> **The task**
Quote the whole listing word for word, please.

> **Information provided**
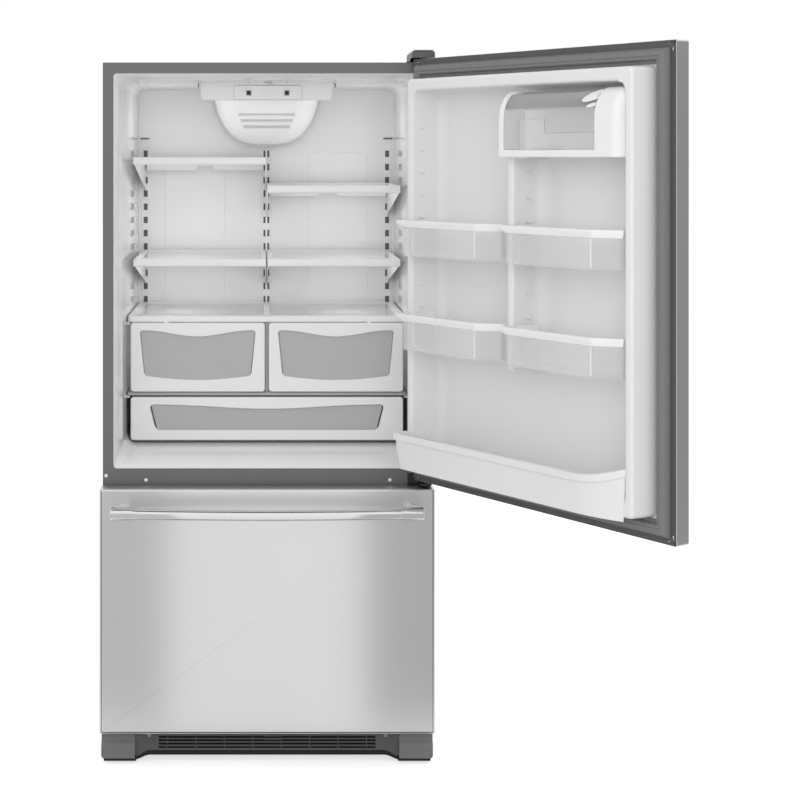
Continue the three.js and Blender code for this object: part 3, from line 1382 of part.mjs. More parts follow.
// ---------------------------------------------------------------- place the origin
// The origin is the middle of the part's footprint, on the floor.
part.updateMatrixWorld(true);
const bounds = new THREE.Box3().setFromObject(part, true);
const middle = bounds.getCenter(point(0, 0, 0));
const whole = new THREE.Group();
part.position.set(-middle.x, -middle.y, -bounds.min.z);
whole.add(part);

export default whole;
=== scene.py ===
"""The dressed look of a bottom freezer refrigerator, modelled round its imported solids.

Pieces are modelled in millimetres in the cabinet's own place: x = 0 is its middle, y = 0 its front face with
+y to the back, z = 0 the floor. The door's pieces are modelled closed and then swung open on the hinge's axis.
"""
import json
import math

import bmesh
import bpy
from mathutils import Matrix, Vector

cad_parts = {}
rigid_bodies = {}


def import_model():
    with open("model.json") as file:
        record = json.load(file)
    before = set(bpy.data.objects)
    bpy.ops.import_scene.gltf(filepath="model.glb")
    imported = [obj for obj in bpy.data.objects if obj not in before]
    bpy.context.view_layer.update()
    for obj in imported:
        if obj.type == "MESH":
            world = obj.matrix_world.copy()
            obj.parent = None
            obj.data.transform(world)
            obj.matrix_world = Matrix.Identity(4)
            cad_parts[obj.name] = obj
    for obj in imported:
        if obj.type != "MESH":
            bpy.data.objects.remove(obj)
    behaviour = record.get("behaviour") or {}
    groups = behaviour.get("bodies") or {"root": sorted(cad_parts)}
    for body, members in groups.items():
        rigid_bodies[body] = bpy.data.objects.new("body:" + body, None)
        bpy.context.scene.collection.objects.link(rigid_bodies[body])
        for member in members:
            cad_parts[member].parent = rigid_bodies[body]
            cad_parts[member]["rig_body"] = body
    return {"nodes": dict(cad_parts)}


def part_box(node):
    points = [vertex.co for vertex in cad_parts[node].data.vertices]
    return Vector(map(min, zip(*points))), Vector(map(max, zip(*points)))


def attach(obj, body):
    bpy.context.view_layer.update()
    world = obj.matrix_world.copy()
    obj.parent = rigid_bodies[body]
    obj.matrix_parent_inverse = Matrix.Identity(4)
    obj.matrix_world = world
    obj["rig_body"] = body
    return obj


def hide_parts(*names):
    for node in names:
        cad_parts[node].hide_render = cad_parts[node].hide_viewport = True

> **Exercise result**
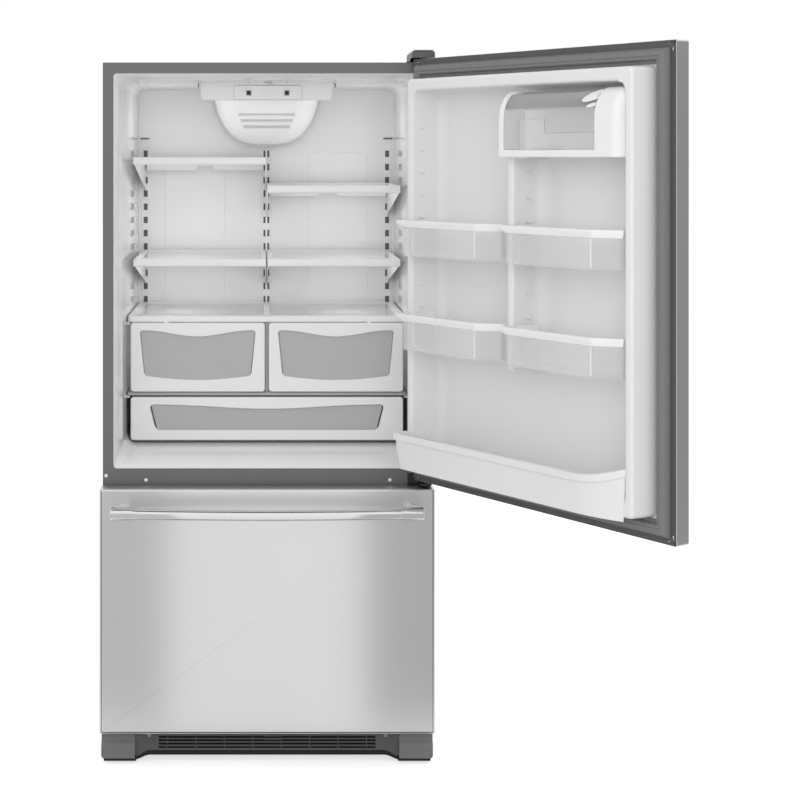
Continue the three.js and Blender code for this object: part 3, from line 1382 of part.mjs. More parts follow.
// ---------------------------------------------------------------- place the origin
// The origin is the middle of the part's footprint, on the floor.
part.updateMatrixWorld(true);
const bounds = new THREE.Box3().setFromObject(part, true);
const middle = bounds.getCenter(point(0, 0, 0));
const whole = new THREE.Group();
part.position.set(-middle.x, -middle.y, -bounds.min.z);
whole.add(part);

export default whole;
=== scene.py ===
"""The dressed look of a bottom freezer refrigerator, modelled round its imported solids.

Pieces are modelled in millimetres in the cabinet's own place: x = 0 is its middle, y = 0 its front face with
+y to the back, z = 0 the floor. The door's pieces are modelled closed and then swung open on the hinge's axis.
"""
import json
import math

import bmesh
import bpy
from mathutils import Matrix, Vector

cad_parts = {}
rigid_bodies = {}


def import_model():
    with open("model.json") as file:
        record = json.load(file)
    before = set(bpy.data.objects)
    bpy.ops.import_scene.gltf(filepath="model.glb")
    imported = [obj for obj in bpy.data.objects if obj not in before]
    bpy.context.view_layer.update()
    for obj in imported:
        if obj.type == "MESH":
            world = obj.matrix_world.copy()
            obj.parent = None
            obj.data.transform(world)
            obj.matrix_world = Matrix.Identity(4)
            cad_parts[obj.name] = obj
    for obj in imported:
        if obj.type != "MESH":
            bpy.data.objects.remove(obj)
    behaviour = record.get("behaviour") or {}
    groups = behaviour.get("bodies") or {"root": sorted(cad_parts)}
    for body, members in groups.items():
        rigid_bodies[body] = bpy.data.objects.new("body:" + body, None)
        bpy.context.scene.collection.objects.link(rigid_bodies[body])
        for member in members:
            cad_parts[member].parent = rigid_bodies[body]
            cad_parts[member]["rig_body"] = body
    return {"nodes": dict(cad_parts)}


def part_box(node):
    points = [vertex.co for vertex in cad_parts[node].data.vertices]
    return Vector(map(min, zip(*points))), Vector(map(max, zip(*points)))


def attach(obj, body):
    bpy.context.view_layer.update()
    world = obj.matrix_world.copy()
    obj.parent = rigid_bodies[body]
    obj.matrix_parent_inverse = Matrix.Identity(4)
    obj.matrix_world = world
    obj["rig_body"] = body
    return obj


def hide_parts(*names):
    for node in names:
        cad_parts[node].hide_render = cad_parts[node].hide_viewport = True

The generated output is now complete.